In at least two of the areas—and here I move on to Clauses 3 and 5—those of housing and employment, there is positive evidence that injustice on a serious scale may be taking place. I cannot, therefore, say that it is inherently and necessarily an infringement of the liberty which I respect to attempt to legislate about it.

I agree that I find blemishes in the legislation, and I have not sought to minimise those blemishes. I do not think that the House was wise to include in the Bill those parts of it which are so wide of scope as to cover what we have agreed to call, by a kind of legitimate shorthand, the small operator. I wanted to deal with the large operator and with the large-scale effects. That the House has decided against.

I accept the decision with regret, because I think it was a mistake, but in the end, in Clause 2, in Clause 3, in Clause 5, and in the subordinate Clauses 7 and 8 I find that there is material to praise as well as the material which I found to blame. So, also, in the enforcement Clauses. We have had a debate on damages and I will not repeat what I had to say then.

I also wish to criticise those parts of the enforcement Clauses which convey exclusive jurisdiction upon a limited number of county courts, not on county courts as a whole and not on the High Court, and add those extraordinary creatures that the Attorney-General in Committee found it so difficult to defend, the assessors, which I venture to say he must have attacked robustly in the privacy of Government counsels. These are blemishes, but, on the other hand, here too I find an element of the Bill which is not devoid of merit.

The Under-Secretary, in his enthusiasm, congratulated his colleagues upon their courage and vision in bringing forward the proposals of the Bill. He even congratulated them on the Race Relations Act. What he ought to have done was to congratulate the Conservative minority on the Standing Committee which introduced the enforcement provisions of the Race Relations Act of 1965. It was a Conservative invention based largely on American experience. When the Government introduced that Bill they introduced it with criminal provisions. It came back from Standing Committee with conciliation and injunction machinery which came from us. I do not see why we should not claim credit for it. It am not claiming it exclusively, but the hon. Gentleman's praise was exclusively devoted to his own side and I think that we, too, are entitled to a little bit of the praise.

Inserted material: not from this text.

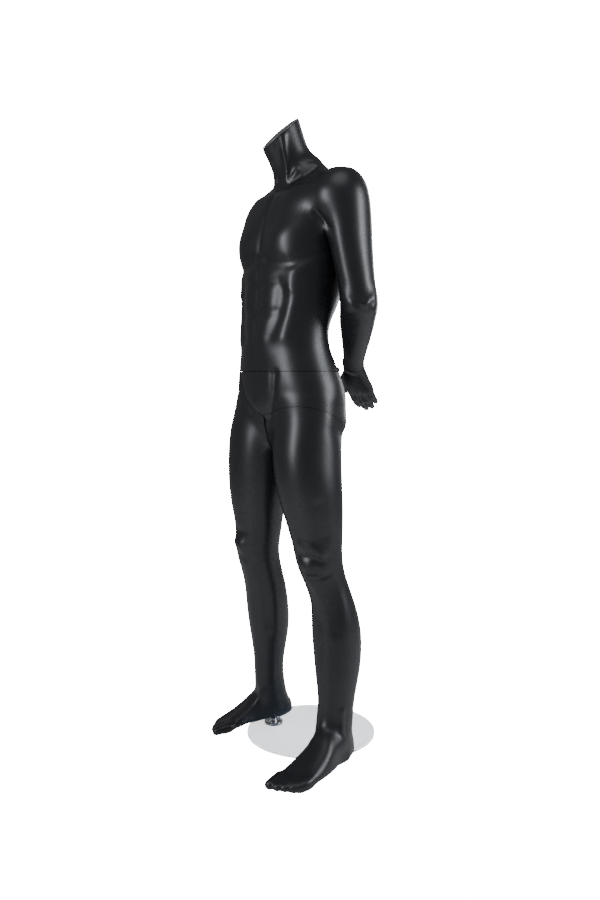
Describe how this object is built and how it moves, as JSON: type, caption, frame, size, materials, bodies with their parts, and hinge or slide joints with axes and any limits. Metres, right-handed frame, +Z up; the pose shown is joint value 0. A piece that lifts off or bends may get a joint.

That leads me to the crux of the matter. On Second Reading, I supported, I hope with some force, a reasoned Amendment which said that, on balance, the Bill would do more harm than good. This is obviously a difficult judgment to make as a whole. I wholly disagree with those of my hon. Friends who ay that it is in ail respects the same Bill. I have not pretended to remind the House of the phrase which my hon. Friend the Member for Wycombe (Mr. John Hall) reminded the House of and which I used on Second Reading. This is not a repetition of the history of the Race Relations Bill of 1965. The changes have not been fundamental here as they were then, but it would be a great mistake, in my judgment at any rate, to described them as contemptible or insignificant simply because they were not fundamental.

A new assessment clearly has to be made as to the balance, and it is a more difficult balance to draw. If I were to rest solely on that limb I am sure that I should be spending a great deal of the House's time, and I do not wish to do so, because I must point out that there are other differences between the situation on Second Reading and the situation which we now face. The Motion is different on Second Reading. We had the rational and frequently debated option of a reasoned Amendment, and we took it. We inquired whether that option was a reasonable option on Third Reading. The conclusion we arrived at was that it was neither reasonable nor intelligible. It is within the rules of order, so I am informed, but in 30 years' experience of the House I cannot readily recollect a single instance where it has been taken.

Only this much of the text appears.